*** EXERCISE INPUT

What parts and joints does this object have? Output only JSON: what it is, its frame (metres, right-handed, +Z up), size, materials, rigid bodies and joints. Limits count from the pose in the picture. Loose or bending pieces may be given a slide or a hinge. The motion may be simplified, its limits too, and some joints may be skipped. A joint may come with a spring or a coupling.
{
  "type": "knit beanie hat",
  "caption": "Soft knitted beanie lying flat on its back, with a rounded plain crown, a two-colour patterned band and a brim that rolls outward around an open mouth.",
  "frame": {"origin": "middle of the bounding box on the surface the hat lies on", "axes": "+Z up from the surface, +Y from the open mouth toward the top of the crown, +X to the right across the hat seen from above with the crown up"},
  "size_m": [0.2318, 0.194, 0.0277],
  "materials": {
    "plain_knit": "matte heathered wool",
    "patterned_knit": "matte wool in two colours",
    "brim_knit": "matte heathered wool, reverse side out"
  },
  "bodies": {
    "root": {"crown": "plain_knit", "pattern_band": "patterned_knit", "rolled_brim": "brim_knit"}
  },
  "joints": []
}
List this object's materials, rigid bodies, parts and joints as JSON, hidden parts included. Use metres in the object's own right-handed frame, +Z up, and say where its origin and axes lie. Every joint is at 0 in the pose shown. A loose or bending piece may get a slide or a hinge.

******

Repeat the material word for word, in full.

THE SOLUTION
What parts and joints does this object have? Output only JSON: what it is, its frame (metres, right-handed, +Z up), size, materials, rigid bodies and joints. Limits count from the pose in the picture. Loose or bending pieces may be given a slide or a hinge. The motion may be simplified, its limits too, and some joints may be skipped. A joint may come with a spring or a coupling.
{
  "type": "knit beanie hat",
  "caption": "Soft knitted beanie lying flat on its back, with a rounded plain crown, a two-colour patterned band and a brim that rolls outward around an open mouth.",
  "frame": {"origin": "middle of the bounding box on the surface the hat lies on", "axes": "+Z up from the surface, +Y from the open mouth toward the top of the crown, +X to the right across the hat seen from above with the crown up"},
  "size_m": [0.2318, 0.194, 0.0277],
  "materials": {
    "plain_knit": "matte heathered wool",
    "patterned_knit": "matte wool in two colours",
    "brim_knit": "matte heathered wool, reverse side out"
  },
  "bodies": {
    "root": {"crown": "plain_knit", "pattern_band": "patterned_knit", "rolled_brim": "brim_knit"}
  },
  "joints": []
}
List this object's materials, rigid bodies, parts and joints as JSON, hidden parts included. Use metres in the object's own right-handed frame, +Z up, and say where its origin and axes lie. Every joint is at 0 in the pose shown. A loose or bending piece may get a slide or a hinge.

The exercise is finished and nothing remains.